Check each line of the data below for the word "writing", then extract the ones that have it.

(Items from a dataset)
*****

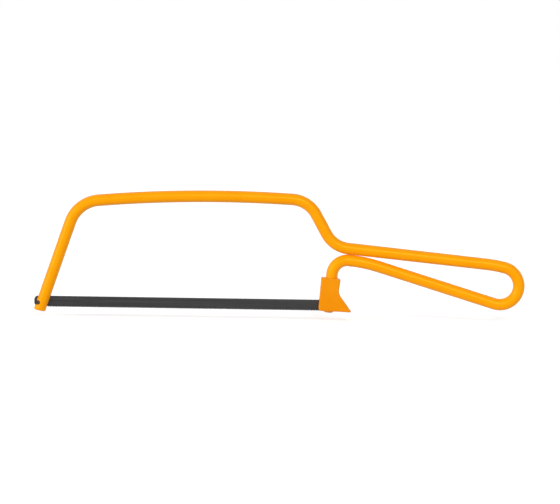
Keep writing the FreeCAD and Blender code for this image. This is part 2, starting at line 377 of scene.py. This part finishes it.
# Rear guard.
# A sleeve of orange plastic, moulded to push up over the rod's rear end. Its heel runs out behind in
# a spur that flares on both sides, and it is open below for the blade's end and the rear pin.

guard_half = 4.8 * MM
bore_radius = rod_radius + 0.02 * MM
guard_front = -bore_radius - 2.2 * MM
guard_top = (runs[-1][0] - rear_foot).length - 2.0 * MM
guard_below_pin = 2.5 * MM


def beside_stub(up, back):
    """A point up the rod's end run from the pin's height, and back from its axis."""
    return rear_foot + along(rear_slope) * up - left_of(rear_slope) * back


front_top = beside_stub(guard_top, guard_front)
rear_top = beside_stub(guard_top, bore_radius + 1.55 * MM)
waist = beside_stub(7.25 * MM, bore_radius + 1.2 * MM)
spur = rear_pin + Vector((9.9 * MM, 0, -guard_below_pin))
toe = beside_stub(-guard_below_pin / math.sin(rear_slope), guard_front)


def at_place(place):
    """A test for vertices that stand at a place seen from the side."""
    return lambda point: math.hypot(point.x - place.x, point.z - place.z) < 0.01 * MM


def move_edge(piece, place, target):
    """Moves the edge across the piece at one place to another."""
    select_vertices(piece, at_place(place))
    bpy.ops.transform.translate(value=target - place)


def select_faces(piece, wanted):
    """In edit mode, selects the faces that pass a test."""
    bpy.ops.mesh.select_mode(type="FACE")
    bpy.ops.mesh.select_all(action="DESELECT")
    bpy.ops.object.mode_set(mode="OBJECT")
    for face in piece.data.polygons:
        face.select = bool(wanted(face))
    bpy.ops.object.mode_set(mode="EDIT")


guard = block("rear_guard_sleeve", Vector((toe.x, -guard_half, spur.z)),
              Vector((spur.x, guard_half, front_top.z)))
bpy.ops.object.mode_set(mode="EDIT")
move_edge(guard, Vector((toe.x, 0, spur.z)), toe)
move_edge(guard, Vector((toe.x, 0, front_top.z)), front_top)
move_edge(guard, Vector((spur.x, 0, front_top.z)), rear_top)
bpy.ops.mesh.select_all(action="SELECT")
bpy.ops.mesh.bisect(plane_co=waist, plane_no=(0, 0, 1))
rear_edge_share = (waist.z - spur.z) / (rear_top.z - spur.z)
move_edge(guard, spur.lerp(rear_top, rear_edge_share), waist)

# Below the waist the spur swells sideways in a soft hollow, drawn by creases that fan out from the
# waist. Each crease's foot stands this far ahead of the spur's tip, and this far out.
swell = ((7.4, 0.0), (6.2, 0.25), (4.85, 0.85), (3.5, 1.45), (2.4, 1.7))
for reach, _ in swell:
    foot = spur - Vector((reach * MM, 0, 0))
    crease = (waist - foot).normalized()
    select_vertices(guard, lambda point: point.z < waist.z + 0.1 * MM)
    bpy.ops.mesh.bisect(plane_co=foot, plane_no=(crease.z, 0, -crease.x))
feet = [(spur.x - reach * MM, out * MM) for reach, out in swell] + [(spur.x, swell[-1][1] * MM)]
for foot_x, out in feet:
    for side in (-1, 1):
        select_vertices(guard, lambda point: point.y * side > 0 and point.z < toe.z
                        and abs(point.x - foot_x) < 0.1 * MM)
        bpy.ops.transform.translate(value=(0, side * out, 0))

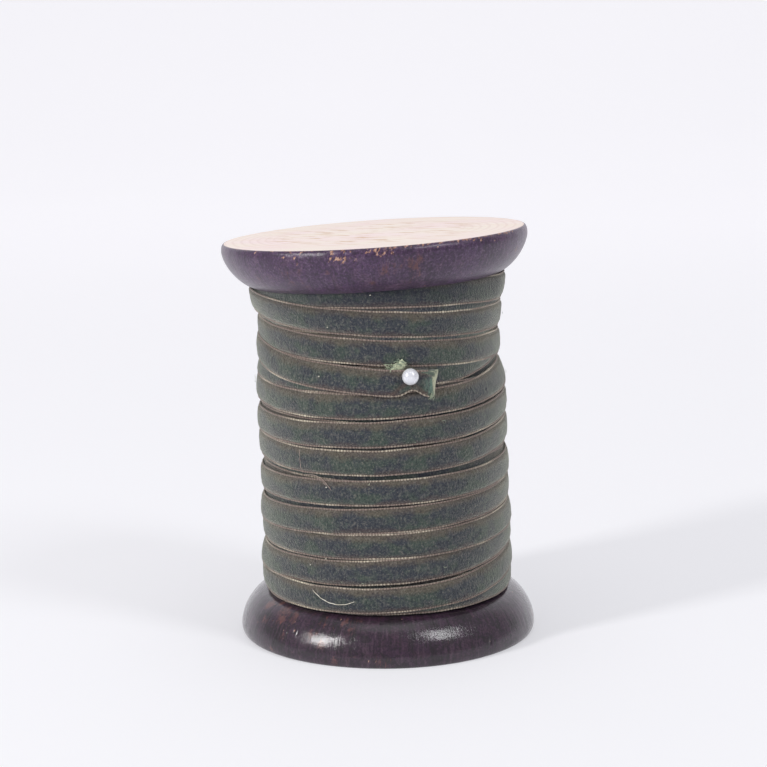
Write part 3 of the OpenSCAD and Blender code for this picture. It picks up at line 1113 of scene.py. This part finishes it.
# ---------------- floor, light and camera
def sweep():
    """A pale floor that curves up into a backdrop far behind."""
    back, curve = 1.2, 1.0  # where the floor begins to rise, and the radius of its curve
    floor_y = np.linspace(-2.0, back, 17)
    bend = np.radians(np.linspace(10, 90, 9))
    y = np.concatenate([floor_y, back + curve * np.sin(bend), [2.2, 2.2]])
    z = np.concatenate([0 * floor_y, curve * (1 - np.cos(bend)), [2.0, 3.0]])
    x = np.linspace(-3, 3, 7)
    points = np.stack([x[None, :] + 0 * y[:, None], y[:, None] + 0 * x, z[:, None] + 0 * x], -1)
    obj = grid_object("floor_sweep", points, closed=False)
    s = Shader("floor_paper")
    tone = s.noise(s.position(), 3.0, detail=2.0)
    paper = s.mix(tone, (0.52, 0.52, 0.535), (0.54, 0.54, 0.555))
    s.principled(Base_Color=paper, Roughness=0.9, Specular_IOR_Level=0.1)
    depth = s.axes()[1]
    glow = s.mix(s.ramp(depth, -0.3, 1.35), (0.355, 0.355, 0.371), (0.555, 0.548, 0.572))
    s.principled(Emission_Color=glow, Emission_Strength=1.0)
    give(obj, s.material)


sweep()


def softbox(name, azimuth, elevation, distance, size, power, colour):
    """An area light round the spool; azimuth 0 is at the camera's side and 90 at the right."""
    a, e = math.radians(azimuth), math.radians(elevation)
    aim = Vector((0, 0, 0.05))
    way = Vector((math.sin(a) * math.cos(e), -math.cos(a) * math.cos(e), math.sin(e)))
    data = bpy.data.lights.new(name, "AREA")
    data.shape = "RECTANGLE"
    data.size, data.size_y = size
    data.energy = power
    data.color = colour
    light = link(bpy.data.objects.new(name, data))
    light.location = aim + way * distance
    light.rotation_euler = (-way).to_track_quat("-Z", "Y").to_euler()


softbox("key", -55, 27, 1.3, (0.16, 0.42), 9.2, (1.0, 0.99, 0.98))
softbox("fill", 51, 42, 1.3, (0.26, 0.46), 4.6, (0.98, 0.99, 1.0))
softbox("overhead", 0, 84, 1.6, (1.2, 1.2), 3.9, (1.0, 1.0, 1.0))

world = bpy.data.worlds.new("studio")
world.use_nodes = True
world.node_tree.nodes["Background"].inputs[0].default_value = (0.96, 0.955, 0.99, 1)
world.node_tree.nodes["Background"].inputs[1].default_value = 0.43
bpy.context.scene.world = world

camera_data = bpy.data.cameras.new("camera")
camera_data.lens = 91.0
camera_data.sensor_width = 36.0
camera = link(bpy.data.objects.new("camera", camera_data))
camera.location = (0.0, -0.486, 0.147)
camera.rotation_euler = (math.radians(80.24), math.radians(0.67), math.radians(-0.06))
bpy.context.scene.camera = camera

bpy.context.scene.view_settings.view_transform = "Standard"
bpy.context.scene.view_settings.look = "None"
bpy.context.scene.view_settings.exposure = 0.0
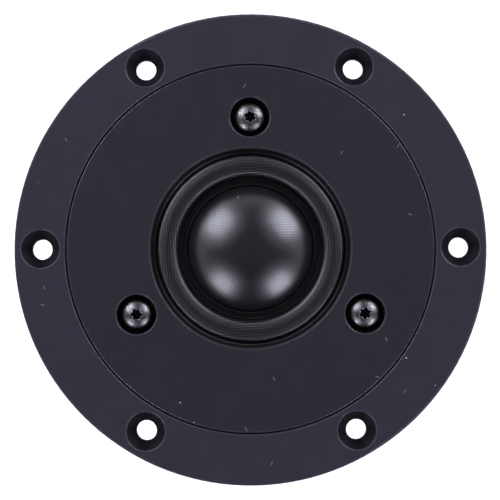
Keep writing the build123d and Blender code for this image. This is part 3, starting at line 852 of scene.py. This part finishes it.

*****

- **Task solution**:
Keep writing the FreeCAD and Blender code for this image. This is part 2, starting at line 377 of scene.py. This part finishes it.
Keep writing the build123d and Blender code for this image. This is part 3, starting at line 852 of scene.py. This part finishes it.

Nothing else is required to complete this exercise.